In February, Compute North announced a $385 million capital investment that was made up of a $85 million Series C equity round and a $300 million debt financing. However, it failed due to miners’ struggles to subsist in the face of falling bitcoin (BTC) prices, rising power prices, and record mining challenges. The filing is anticipated to have detrimental effects on the sector. One of the biggest data centre providers for miners is Compute North, which also has other agreements with other bigger mining firms.

 

Vauld

On Monday, Vauld, a Singapore-based cryptocurrency loan and investment company with operations in India, declared that it has stopped accepting withdrawals and deposits from its more than 8, 00,000 customers. This information was first reported by Business Today. In a blog post, Vauld’s CEO Darshan Bathija said that the company was facing “financial issues” as a result of the unpredictable market conditions. The CEO also disclosed that over $197 million had been taken out by investors in the previous three months.

 

Terraform Labs

The organization responsible for the most recent crypto meltdown was Terraform Labs.
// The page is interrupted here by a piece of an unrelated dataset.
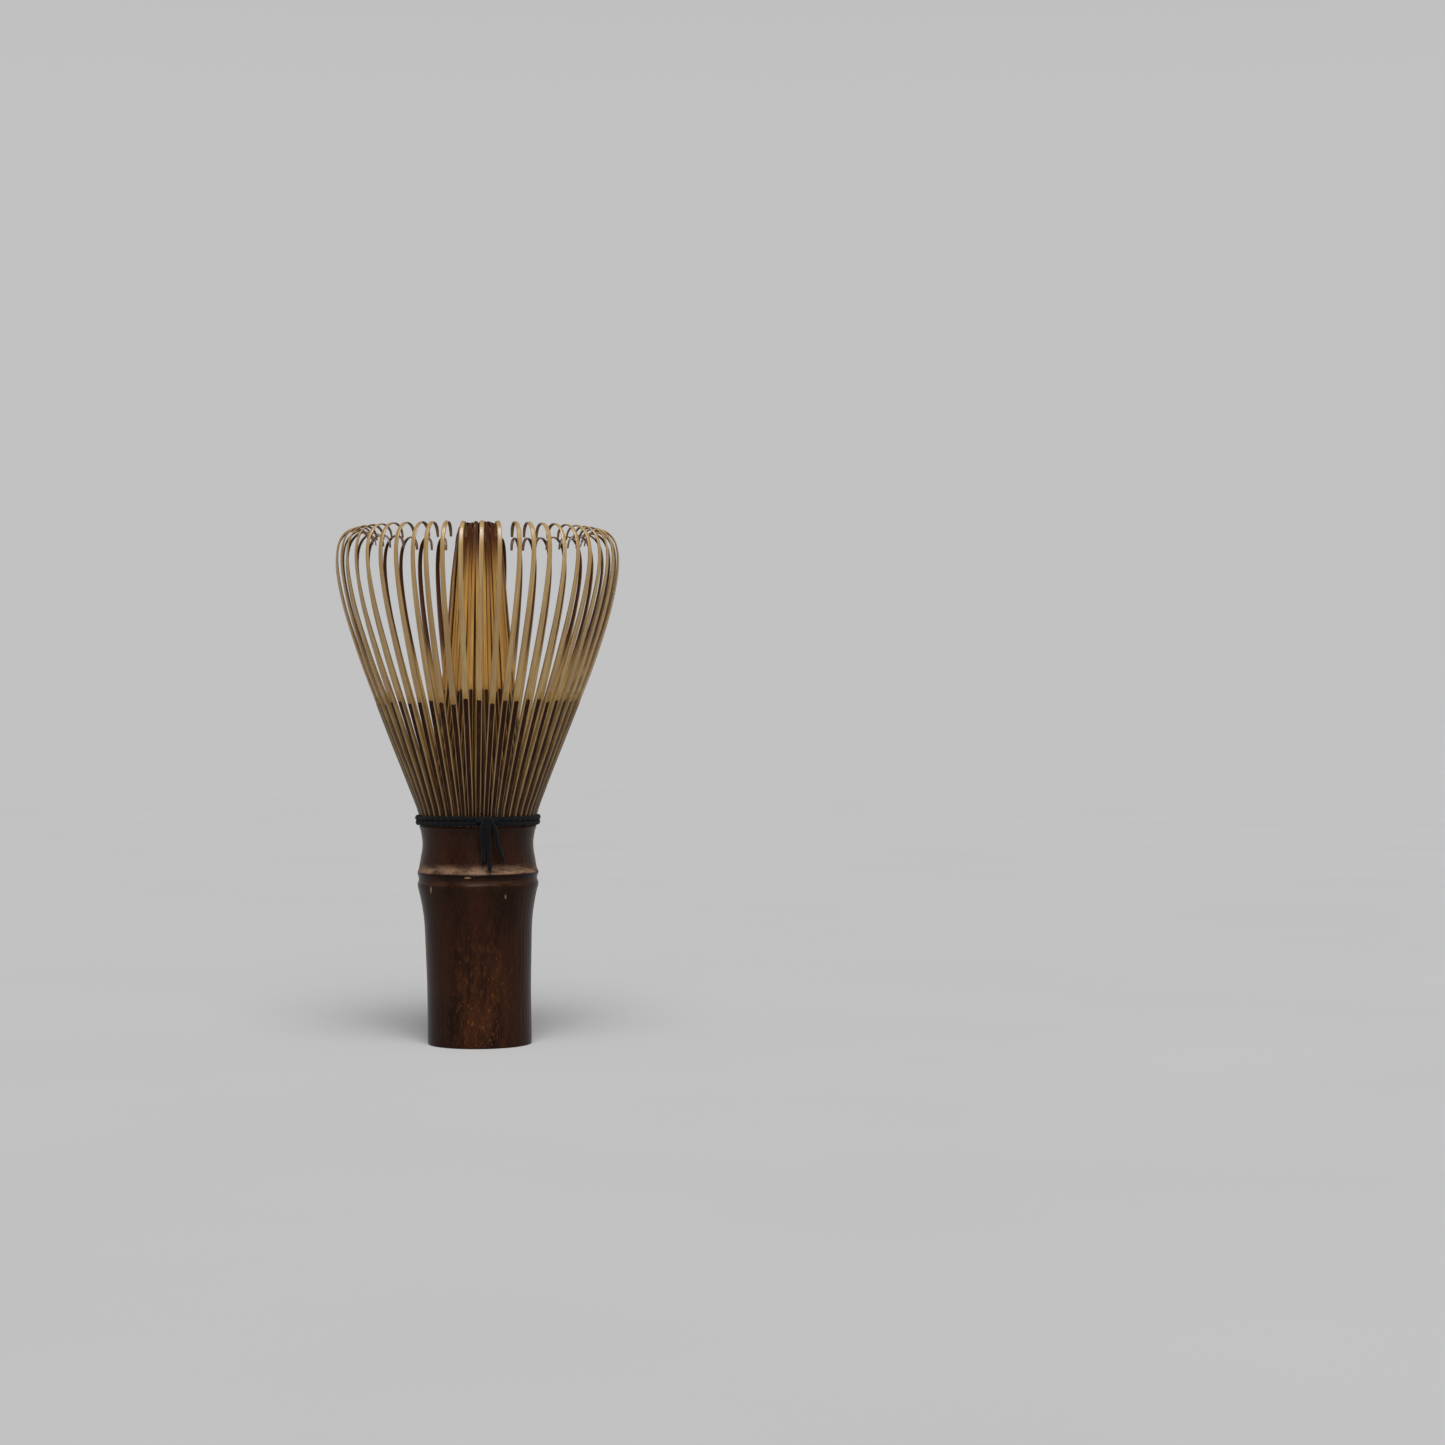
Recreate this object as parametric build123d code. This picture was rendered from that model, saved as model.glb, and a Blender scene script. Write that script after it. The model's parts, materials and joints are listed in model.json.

They developed the algorithmic stablecoin TerraUSD, which became de-pegged from the US dollar and caused the crash of Terra Luna, another ecosystem token, sparking a large sell-off in the cryptocurrency markets. The reconstruction of TerraUSD such that it is backed by reserves rather than relying on an algorithm to preserve its 1:1 dollar peg was part of the “recovery plan” that Terra co-founder Do Kwon revealed in May.

 

Voyager Digital

The American cryptocurrency lender announced its bankruptcy filing on July 6. Voyager reported having over a million creditors, assets worth between $1 billion and $10 billion, and liabilities in the same range in their Chapter 11 bankruptcy case.

 

Three Arrows Capital (3AC)

Just two days after getting a notice of default on a cryptocurrency loan from lender Voyager Digital for failing to make payments on an approximately $650 million crypto loan, the Singapore-based cryptocurrency hedge business declared bankruptcy on June 29. On July 1, the business submitted a petition under Chapter 15 of the US bankruptcy code asking for protection from its creditors. This part of the legislation enables foreign debtors to protect their assets located in the United States.

 

Celsius Network

Celsius Network also suspended withdrawals and transfers last month due to “extreme” market conditions. They also hired consultants in preparation for a future bankruptcy filing. The American-Israeli business reportedly disclosed on July 4 that a quarter of its workers had been let go.

 

Babel Finance

The Hong Kong-based cryptocurrency lender stated on June 17 that it had temporarily halted crypto-asset withdrawals as it scrambled to reimburse consumers. According to the company, “Babel Finance is suffering unprecedented liquidity issues due to the current market situation,” emphasizing the severe volatility of the market for cryptocurrencies.